After my inquiries about his products I asked him if he would answer some questions for us because I wanted to do a write-up of his product. He was more than happy to oblige:
K: What inspired you to get into chainmail?
A: All of my adult life I’ve picked up a lot of hobbies in an attempt to
satisfy my creative and crafty urges. None of them ever engaged me for
more than 6 months. While looking for something completely different
online, I saw chainmail crafting kits on eBay. I did some research,
found what I needed, ordered a bag of steel rings and bought a pair of
toothless pliers from a local electronics shop. Then I bought another bag
of rings after I finished the first. And then another. You can guess
where it went from there.
K: How long have you been doing this?
A: About 6 years now. I had to give it up (though never entirely) for a
year or so to help my pregnant wife out more, then to take care of our
little girl for the first year of her life. Now I have more time to get
back into full design and production mode.
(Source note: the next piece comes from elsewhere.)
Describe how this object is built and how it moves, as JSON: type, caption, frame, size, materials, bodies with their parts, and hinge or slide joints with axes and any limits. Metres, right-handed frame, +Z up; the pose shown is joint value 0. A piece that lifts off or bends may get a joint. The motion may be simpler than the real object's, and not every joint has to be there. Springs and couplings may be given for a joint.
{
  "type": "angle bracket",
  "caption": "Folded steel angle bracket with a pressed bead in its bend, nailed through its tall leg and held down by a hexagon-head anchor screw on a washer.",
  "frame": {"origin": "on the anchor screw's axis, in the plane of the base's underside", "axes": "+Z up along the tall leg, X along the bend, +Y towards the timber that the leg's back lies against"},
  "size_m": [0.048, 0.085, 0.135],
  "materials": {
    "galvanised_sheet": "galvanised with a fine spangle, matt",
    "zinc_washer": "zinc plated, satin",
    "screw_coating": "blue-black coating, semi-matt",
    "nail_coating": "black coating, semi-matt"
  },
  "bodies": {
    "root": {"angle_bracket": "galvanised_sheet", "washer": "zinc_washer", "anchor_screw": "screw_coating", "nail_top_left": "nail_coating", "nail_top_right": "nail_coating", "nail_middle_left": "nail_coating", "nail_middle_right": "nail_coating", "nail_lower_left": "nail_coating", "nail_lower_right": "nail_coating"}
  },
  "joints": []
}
K: Is there any kind of stereotype about chainmail you wish people didn’t
think or believe?
A: Chainmail is not cheap. The materials aren’t expensive (unless you’re
working with rare or precious metals); to a painter, paint isn’t expensive,
nor is clay to a sculptor. Like both, the time it takes to make something
complex (like a shirt or bikini top) is substantial. It’s the degree of
talent, energy and time applied to the work a buyer pays for, not the paint
or clay or metal rings. Materials are a means to an end.
K: How hard is it to create chainmail pieces? I.E. your bracers,
bracelets, and especially those animal creatures.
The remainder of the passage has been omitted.